Man Changing into Thunderbird 1977
Man Changing into Thunderbird is a six-panel masterpiece that throbs with colour and design and leaves viewers breathless with its intimate yet iconic rendering of Norval Morrisseau’s life up to 1977. As art historian and curator Elizabeth McLuhan notes, between 1958 and 1960 Morrisseau “set out the themes and concerns he would deal with for the next twenty years,” and this painting brings those ideas to fruition.
Morrisseau said of this work, “I’ve wanted to paint this picture for fifteen years but I couldn’t do it in those days. This is the ultimate picture for me and I’m sharing it. Sharing it is wonderful.” Toronto Star art critic Gary Michael Dault has concluded that Man Changing into Thunderbird is “the best work of his [Morrisseau’s] career.”

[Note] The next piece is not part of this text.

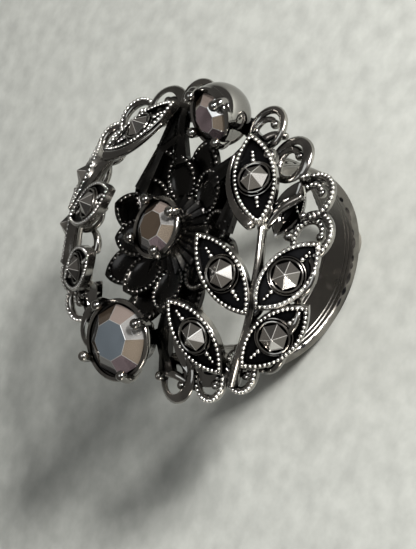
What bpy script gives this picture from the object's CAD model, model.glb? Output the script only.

In these six panels, Morrisseau melds his early experiences with his later adherence to Eckankar teachings. The work not only records Morrisseau’s shifting vision of spirituality and his personal growth as an artist, but also charts his personal transformation into Copper Thunderbird, the spirit name he received in a healing ceremony and used as his signature. As the background colour of the panels becomes increasingly more copper, eclipsing the yellow ground in the first two panels, Morrisseau visually transforms: he is a young man embarking on a spiritual and artistic journey in panel one; a wing emerges in panel two; and a claw appears in panel three. By the fourth panel, the background has become entirely copper and two claws and a shamanic hairstyle signal the artist’s evolution. In the final panel, Morrisseau’s transformation is complete: he has become Copper Thunderbird. The intense colour and elaborate decorative elements in his changing headdress and regalia unite as Thunderbird, making this personal work a beautiful narrative conflation of self and artistic style.